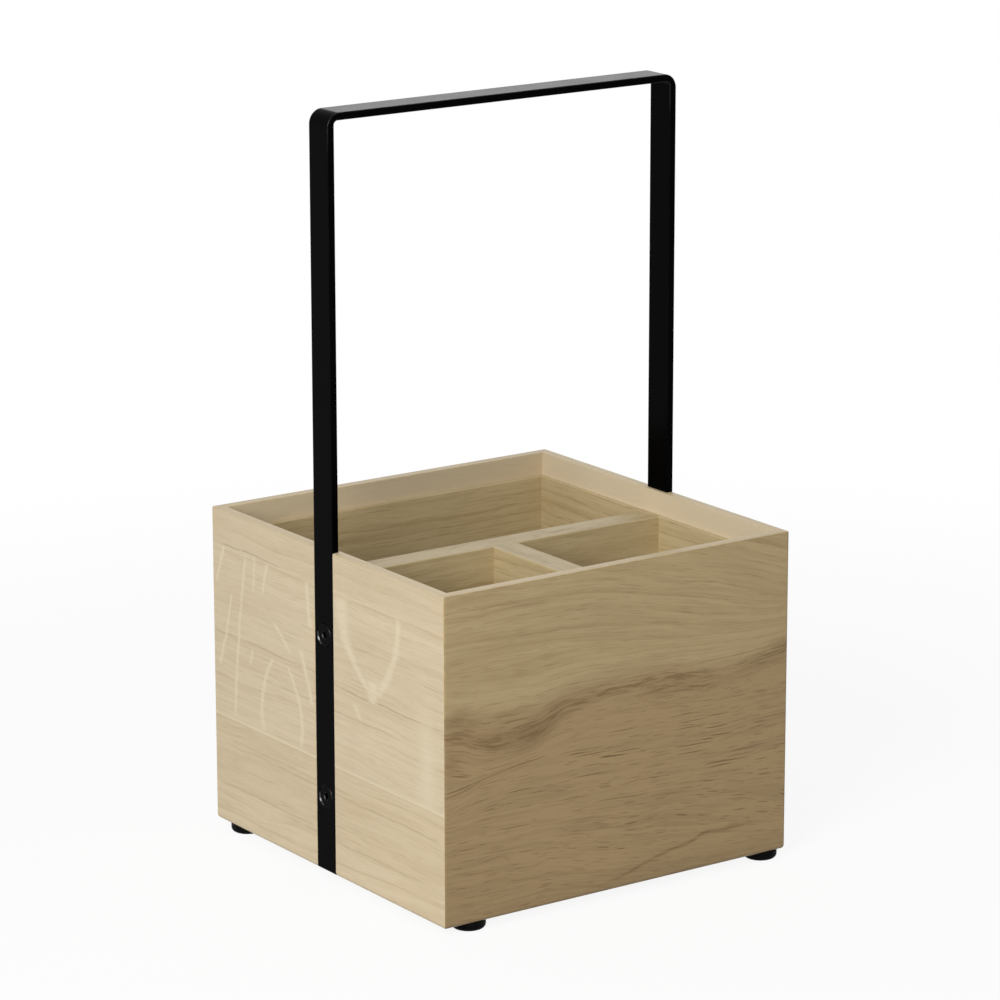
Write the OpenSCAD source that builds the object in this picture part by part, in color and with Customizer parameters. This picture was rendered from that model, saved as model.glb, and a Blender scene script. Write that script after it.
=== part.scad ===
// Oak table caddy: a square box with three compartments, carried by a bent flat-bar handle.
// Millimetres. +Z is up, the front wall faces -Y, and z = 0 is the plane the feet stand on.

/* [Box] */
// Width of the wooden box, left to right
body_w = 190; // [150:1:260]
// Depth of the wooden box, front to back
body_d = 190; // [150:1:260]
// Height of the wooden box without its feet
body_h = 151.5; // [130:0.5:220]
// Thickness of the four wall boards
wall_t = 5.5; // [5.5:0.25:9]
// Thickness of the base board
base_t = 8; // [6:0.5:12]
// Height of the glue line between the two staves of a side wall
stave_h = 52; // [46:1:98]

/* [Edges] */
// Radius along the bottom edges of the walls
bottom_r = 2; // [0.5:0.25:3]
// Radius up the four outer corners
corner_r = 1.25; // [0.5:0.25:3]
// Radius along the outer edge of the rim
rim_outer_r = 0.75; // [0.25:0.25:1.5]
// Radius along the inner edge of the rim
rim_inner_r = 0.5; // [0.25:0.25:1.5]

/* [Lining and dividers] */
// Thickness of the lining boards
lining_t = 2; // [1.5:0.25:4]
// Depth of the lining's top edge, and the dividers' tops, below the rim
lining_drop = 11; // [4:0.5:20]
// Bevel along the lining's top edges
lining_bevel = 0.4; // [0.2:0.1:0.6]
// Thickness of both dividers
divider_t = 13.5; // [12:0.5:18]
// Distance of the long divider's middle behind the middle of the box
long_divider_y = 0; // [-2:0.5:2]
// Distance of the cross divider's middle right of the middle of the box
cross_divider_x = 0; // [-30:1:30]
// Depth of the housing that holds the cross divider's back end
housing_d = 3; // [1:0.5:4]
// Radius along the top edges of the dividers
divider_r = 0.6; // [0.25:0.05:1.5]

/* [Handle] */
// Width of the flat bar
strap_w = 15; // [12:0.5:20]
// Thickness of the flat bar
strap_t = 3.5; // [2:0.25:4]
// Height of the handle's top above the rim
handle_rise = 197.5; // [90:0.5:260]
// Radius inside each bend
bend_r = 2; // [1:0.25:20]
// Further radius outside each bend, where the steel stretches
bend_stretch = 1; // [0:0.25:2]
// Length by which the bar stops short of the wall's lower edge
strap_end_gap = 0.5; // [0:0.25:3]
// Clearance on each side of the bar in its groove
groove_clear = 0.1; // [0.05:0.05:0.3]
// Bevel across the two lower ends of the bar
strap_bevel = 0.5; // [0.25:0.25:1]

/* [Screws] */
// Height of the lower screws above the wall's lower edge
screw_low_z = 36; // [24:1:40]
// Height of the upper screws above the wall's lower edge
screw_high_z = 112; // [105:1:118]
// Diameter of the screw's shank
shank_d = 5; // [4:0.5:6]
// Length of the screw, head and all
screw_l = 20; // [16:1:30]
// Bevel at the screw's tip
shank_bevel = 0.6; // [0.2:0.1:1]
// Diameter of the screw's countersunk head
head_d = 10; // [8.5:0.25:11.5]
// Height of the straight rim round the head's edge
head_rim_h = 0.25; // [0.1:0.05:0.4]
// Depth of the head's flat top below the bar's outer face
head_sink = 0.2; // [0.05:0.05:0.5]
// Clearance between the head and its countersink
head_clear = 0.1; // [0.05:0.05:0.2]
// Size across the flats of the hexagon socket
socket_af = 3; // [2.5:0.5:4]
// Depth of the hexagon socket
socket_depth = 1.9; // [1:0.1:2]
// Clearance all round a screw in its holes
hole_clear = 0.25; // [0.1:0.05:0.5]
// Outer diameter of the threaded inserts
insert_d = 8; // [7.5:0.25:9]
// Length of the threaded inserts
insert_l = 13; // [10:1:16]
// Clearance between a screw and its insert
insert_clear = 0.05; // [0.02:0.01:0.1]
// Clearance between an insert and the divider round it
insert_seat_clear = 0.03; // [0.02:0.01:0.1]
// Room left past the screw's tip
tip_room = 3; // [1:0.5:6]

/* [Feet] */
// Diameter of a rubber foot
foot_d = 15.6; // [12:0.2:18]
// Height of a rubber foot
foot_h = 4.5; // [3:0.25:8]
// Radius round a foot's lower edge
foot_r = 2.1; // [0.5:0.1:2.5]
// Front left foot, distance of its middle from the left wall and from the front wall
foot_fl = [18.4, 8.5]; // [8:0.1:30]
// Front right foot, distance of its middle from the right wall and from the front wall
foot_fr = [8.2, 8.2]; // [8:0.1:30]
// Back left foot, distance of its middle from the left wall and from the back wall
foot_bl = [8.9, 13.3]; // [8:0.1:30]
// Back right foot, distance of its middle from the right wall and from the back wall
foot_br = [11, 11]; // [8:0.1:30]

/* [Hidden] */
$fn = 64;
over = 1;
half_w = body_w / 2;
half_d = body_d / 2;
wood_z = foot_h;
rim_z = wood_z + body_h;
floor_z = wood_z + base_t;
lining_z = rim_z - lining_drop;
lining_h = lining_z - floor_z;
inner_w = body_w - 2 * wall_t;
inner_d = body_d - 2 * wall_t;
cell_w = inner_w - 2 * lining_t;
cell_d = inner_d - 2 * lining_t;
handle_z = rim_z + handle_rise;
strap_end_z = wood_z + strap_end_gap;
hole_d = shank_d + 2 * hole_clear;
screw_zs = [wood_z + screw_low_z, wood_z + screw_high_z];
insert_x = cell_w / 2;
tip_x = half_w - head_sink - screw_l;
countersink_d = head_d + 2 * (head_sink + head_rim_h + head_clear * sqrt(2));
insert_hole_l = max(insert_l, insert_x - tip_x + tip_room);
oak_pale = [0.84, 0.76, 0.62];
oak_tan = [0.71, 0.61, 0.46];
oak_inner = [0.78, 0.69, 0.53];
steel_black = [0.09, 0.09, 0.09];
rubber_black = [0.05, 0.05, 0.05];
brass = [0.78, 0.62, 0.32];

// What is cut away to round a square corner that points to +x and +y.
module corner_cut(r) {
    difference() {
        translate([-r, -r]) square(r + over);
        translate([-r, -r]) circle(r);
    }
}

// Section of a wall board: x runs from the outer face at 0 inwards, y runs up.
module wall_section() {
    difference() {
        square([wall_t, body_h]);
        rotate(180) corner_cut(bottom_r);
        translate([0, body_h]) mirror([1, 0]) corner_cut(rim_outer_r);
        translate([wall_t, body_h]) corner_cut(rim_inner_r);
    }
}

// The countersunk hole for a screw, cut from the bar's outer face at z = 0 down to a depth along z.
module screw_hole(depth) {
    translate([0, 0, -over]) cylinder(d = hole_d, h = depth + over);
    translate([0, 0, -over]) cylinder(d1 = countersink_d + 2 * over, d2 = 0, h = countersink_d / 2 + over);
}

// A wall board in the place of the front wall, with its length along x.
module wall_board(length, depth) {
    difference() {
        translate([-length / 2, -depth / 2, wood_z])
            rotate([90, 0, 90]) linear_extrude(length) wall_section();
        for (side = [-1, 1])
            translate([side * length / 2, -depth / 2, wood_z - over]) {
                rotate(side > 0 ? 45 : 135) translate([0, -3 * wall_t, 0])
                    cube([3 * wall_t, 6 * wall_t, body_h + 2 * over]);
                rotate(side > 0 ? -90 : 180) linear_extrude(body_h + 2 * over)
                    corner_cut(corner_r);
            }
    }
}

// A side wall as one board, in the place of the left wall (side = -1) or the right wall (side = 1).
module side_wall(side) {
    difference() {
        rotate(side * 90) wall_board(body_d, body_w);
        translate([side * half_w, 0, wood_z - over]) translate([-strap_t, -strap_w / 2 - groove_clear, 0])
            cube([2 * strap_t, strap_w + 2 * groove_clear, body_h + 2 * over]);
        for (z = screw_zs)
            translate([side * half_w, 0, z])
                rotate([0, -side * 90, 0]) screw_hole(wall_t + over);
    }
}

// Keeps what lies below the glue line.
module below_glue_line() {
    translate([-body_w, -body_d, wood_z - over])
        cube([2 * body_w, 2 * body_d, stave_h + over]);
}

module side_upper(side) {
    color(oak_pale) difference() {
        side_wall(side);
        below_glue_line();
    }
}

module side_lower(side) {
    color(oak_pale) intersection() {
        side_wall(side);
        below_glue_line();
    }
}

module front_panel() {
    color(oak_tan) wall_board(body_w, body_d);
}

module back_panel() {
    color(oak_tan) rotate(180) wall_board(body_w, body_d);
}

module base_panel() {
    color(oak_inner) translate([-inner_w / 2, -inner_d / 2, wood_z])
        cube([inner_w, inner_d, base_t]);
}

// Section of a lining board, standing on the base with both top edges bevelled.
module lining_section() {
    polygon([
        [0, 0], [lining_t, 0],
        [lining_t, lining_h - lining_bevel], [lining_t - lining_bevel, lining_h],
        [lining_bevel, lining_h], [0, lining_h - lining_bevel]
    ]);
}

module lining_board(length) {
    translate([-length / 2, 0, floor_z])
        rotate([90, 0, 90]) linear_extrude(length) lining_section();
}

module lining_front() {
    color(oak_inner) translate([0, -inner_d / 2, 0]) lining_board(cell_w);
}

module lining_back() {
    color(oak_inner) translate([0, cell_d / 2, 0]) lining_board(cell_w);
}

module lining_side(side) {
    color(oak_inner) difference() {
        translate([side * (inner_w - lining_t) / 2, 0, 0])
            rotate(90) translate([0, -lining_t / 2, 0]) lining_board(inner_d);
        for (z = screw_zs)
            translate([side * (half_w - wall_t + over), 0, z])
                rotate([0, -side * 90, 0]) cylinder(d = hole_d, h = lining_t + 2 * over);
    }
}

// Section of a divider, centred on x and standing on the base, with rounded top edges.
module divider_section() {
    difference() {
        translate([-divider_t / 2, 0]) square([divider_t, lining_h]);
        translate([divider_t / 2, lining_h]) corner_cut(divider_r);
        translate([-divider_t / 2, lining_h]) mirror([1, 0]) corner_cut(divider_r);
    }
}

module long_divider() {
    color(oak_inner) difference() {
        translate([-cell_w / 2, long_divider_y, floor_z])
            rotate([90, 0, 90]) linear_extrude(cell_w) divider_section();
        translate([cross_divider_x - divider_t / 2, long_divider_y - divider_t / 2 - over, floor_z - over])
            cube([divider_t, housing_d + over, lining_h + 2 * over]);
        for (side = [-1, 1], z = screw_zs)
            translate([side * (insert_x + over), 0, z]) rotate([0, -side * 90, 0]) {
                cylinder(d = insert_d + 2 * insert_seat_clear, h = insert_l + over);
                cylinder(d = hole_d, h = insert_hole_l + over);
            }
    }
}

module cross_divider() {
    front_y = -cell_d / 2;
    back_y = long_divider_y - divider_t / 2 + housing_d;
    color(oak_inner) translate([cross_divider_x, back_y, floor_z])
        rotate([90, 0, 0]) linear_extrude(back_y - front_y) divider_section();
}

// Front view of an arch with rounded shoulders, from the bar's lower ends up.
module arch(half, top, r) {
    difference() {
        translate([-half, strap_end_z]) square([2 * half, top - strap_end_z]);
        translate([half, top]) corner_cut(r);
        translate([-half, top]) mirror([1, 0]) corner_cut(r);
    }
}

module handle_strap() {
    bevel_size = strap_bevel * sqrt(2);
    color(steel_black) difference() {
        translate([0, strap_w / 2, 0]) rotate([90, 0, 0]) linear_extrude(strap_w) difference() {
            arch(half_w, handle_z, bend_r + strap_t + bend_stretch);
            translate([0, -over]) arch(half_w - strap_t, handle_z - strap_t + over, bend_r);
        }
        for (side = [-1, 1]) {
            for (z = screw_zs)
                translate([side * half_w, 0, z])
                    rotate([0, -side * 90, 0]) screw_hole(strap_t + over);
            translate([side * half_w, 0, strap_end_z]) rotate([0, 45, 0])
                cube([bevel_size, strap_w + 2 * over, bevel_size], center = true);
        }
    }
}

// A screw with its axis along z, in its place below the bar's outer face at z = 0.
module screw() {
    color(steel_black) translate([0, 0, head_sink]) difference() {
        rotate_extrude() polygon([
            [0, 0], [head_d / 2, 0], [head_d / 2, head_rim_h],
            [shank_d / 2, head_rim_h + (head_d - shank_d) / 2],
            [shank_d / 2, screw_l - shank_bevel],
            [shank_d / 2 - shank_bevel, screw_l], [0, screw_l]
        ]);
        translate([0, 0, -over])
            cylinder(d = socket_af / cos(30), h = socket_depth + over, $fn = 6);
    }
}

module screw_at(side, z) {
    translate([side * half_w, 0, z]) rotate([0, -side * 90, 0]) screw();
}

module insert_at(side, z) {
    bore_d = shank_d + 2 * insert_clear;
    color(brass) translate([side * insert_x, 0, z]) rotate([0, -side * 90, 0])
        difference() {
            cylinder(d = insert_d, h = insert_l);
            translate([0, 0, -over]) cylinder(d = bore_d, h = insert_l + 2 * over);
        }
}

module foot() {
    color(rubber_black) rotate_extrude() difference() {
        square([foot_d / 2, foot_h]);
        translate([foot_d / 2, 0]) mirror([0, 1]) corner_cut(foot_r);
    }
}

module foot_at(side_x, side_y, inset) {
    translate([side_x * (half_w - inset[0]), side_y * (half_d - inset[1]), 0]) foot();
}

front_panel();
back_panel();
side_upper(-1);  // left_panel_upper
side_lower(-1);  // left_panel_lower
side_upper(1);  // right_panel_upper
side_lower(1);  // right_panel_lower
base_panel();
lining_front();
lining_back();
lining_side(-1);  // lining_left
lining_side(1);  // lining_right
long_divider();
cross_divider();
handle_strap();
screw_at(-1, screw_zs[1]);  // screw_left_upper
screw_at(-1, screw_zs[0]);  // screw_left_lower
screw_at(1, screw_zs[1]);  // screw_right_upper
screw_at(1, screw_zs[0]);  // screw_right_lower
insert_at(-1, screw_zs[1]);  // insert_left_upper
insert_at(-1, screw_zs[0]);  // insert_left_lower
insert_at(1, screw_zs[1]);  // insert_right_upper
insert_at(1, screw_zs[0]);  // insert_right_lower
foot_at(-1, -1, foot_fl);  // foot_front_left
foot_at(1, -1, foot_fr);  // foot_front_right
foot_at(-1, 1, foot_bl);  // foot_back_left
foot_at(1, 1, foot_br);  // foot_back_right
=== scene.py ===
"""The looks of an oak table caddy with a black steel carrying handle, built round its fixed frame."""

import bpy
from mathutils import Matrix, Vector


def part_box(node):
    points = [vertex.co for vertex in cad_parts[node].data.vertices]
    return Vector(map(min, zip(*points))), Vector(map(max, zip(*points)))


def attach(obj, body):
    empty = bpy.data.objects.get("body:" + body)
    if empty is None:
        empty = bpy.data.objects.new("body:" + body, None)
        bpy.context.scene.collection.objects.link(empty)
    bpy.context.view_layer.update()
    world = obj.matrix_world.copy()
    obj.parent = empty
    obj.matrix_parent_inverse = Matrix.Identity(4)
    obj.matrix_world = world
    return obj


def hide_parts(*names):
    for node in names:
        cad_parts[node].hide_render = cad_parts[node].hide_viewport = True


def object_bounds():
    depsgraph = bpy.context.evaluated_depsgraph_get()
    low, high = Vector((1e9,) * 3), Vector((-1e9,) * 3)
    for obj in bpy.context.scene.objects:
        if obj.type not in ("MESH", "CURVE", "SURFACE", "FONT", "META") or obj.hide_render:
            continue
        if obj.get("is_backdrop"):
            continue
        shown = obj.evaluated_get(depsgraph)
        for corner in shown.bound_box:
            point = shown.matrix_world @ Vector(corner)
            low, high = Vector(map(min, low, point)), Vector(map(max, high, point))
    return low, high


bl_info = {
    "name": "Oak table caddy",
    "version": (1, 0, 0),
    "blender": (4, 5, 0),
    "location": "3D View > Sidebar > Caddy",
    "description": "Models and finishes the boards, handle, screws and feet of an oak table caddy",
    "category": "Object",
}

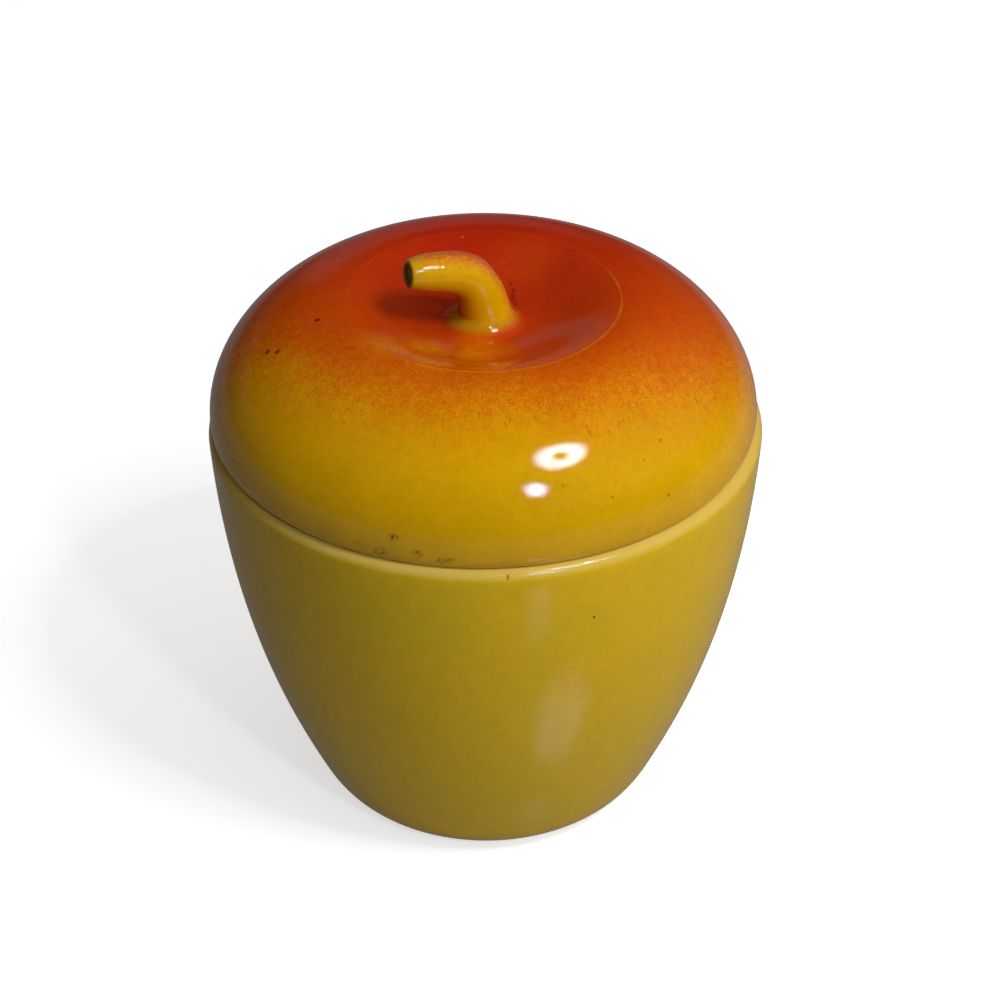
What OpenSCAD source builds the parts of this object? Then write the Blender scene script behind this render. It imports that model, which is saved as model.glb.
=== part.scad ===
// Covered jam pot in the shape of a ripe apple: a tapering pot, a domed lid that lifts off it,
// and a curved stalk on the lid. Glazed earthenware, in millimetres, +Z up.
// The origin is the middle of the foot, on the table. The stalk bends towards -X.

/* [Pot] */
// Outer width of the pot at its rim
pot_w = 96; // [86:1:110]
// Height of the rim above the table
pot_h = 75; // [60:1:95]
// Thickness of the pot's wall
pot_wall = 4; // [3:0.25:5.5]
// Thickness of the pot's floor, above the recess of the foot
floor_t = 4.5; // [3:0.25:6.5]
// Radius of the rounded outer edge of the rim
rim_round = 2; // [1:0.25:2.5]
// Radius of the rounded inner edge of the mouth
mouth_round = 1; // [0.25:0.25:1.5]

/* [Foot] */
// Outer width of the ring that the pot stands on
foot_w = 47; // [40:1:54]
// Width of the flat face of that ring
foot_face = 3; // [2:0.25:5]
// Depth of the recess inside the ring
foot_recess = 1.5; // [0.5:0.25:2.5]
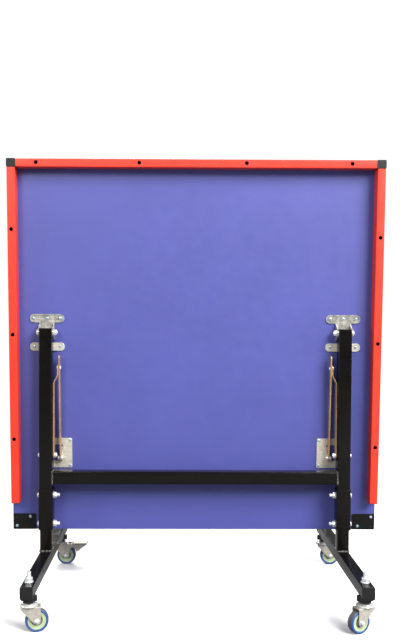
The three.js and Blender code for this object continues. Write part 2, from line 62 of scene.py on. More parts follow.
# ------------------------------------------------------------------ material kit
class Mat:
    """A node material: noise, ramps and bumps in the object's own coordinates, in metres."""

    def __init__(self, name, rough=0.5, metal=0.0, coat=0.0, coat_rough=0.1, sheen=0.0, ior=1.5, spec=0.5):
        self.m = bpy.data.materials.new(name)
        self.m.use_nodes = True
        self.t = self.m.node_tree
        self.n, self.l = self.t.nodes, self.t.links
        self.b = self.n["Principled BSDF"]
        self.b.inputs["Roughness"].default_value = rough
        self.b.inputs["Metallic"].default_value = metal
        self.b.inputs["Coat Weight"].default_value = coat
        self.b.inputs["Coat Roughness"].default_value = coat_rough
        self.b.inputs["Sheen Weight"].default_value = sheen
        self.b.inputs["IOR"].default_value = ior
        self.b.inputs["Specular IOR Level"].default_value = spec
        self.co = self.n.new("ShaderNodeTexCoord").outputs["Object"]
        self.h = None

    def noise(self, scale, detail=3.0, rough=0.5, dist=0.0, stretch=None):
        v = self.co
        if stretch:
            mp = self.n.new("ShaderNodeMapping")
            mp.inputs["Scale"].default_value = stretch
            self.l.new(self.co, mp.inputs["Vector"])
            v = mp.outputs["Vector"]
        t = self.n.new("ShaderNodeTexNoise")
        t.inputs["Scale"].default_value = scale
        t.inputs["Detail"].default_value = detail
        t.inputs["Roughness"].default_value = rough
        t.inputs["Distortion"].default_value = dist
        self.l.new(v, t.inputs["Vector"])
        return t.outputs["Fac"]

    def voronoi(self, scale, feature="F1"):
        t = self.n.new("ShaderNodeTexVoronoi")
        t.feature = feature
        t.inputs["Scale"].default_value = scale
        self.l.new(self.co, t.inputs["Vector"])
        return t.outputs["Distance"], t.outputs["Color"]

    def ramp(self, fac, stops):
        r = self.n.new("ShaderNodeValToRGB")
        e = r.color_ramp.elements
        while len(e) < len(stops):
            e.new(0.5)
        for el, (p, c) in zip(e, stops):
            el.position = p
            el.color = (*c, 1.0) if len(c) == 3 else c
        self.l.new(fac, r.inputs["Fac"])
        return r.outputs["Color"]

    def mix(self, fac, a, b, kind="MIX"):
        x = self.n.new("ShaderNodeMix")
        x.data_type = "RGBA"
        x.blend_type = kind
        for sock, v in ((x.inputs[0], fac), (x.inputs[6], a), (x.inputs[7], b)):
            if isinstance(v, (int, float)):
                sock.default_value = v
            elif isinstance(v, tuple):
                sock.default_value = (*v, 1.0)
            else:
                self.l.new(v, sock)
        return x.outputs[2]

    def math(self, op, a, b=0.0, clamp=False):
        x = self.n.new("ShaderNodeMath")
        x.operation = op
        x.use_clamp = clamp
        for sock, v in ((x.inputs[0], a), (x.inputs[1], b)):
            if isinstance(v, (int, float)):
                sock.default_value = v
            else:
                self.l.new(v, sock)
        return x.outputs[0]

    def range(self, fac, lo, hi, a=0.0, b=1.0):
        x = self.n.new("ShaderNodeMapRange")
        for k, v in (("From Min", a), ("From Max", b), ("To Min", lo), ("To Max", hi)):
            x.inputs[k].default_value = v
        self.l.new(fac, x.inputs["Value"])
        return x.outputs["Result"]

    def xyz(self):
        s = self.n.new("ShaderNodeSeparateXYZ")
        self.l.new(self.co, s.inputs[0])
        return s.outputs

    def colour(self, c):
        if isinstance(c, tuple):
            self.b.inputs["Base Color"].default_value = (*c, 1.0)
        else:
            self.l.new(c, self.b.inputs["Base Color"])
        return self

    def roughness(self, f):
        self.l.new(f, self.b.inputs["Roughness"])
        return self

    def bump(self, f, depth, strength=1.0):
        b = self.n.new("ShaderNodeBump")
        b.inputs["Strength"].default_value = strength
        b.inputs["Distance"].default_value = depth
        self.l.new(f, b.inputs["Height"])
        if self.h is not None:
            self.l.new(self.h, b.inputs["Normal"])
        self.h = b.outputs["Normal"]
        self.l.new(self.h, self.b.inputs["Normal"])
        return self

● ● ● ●

_SET TASK_
Write out exactly, please, the lines beginning at the start of the material and ending with the line that holds "stave_h = 52; // [46:1:98]", both included.

_EXPECTED ANSWER_
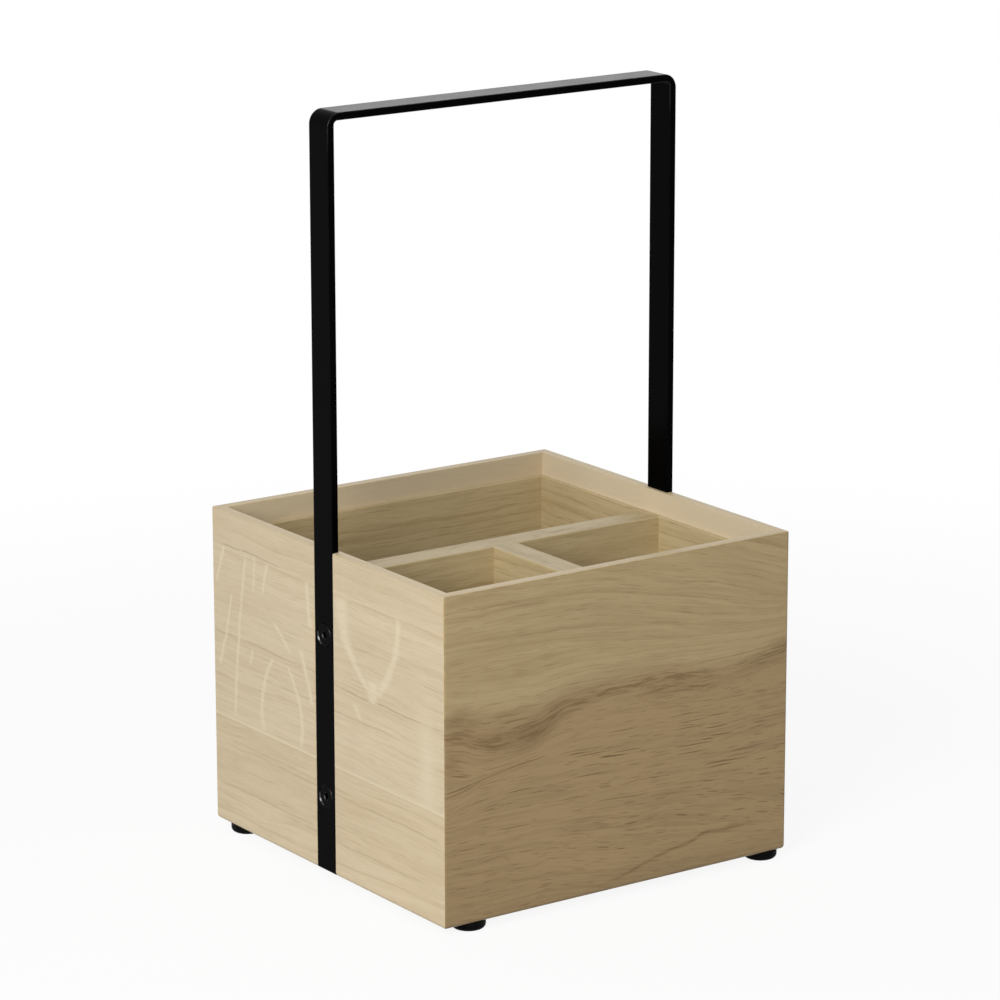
Write the OpenSCAD source that builds the object in this picture part by part, in color and with Customizer parameters. This picture was rendered from that model, saved as model.glb, and a Blender scene script. Write that script after it.
=== part.scad ===
// Oak table caddy: a square box with three compartments, carried by a bent flat-bar handle.
// Millimetres. +Z is up, the front wall faces -Y, and z = 0 is the plane the feet stand on.

/* [Box] */
// Width of the wooden box, left to right
body_w = 190; // [150:1:260]
// Depth of the wooden box, front to back
body_d = 190; // [150:1:260]
// Height of the wooden box without its feet
body_h = 151.5; // [130:0.5:220]
// Thickness of the four wall boards
wall_t = 5.5; // [5.5:0.25:9]
// Thickness of the base board
base_t = 8; // [6:0.5:12]
// Height of the glue line between the two staves of a side wall
stave_h = 52; // [46:1:98]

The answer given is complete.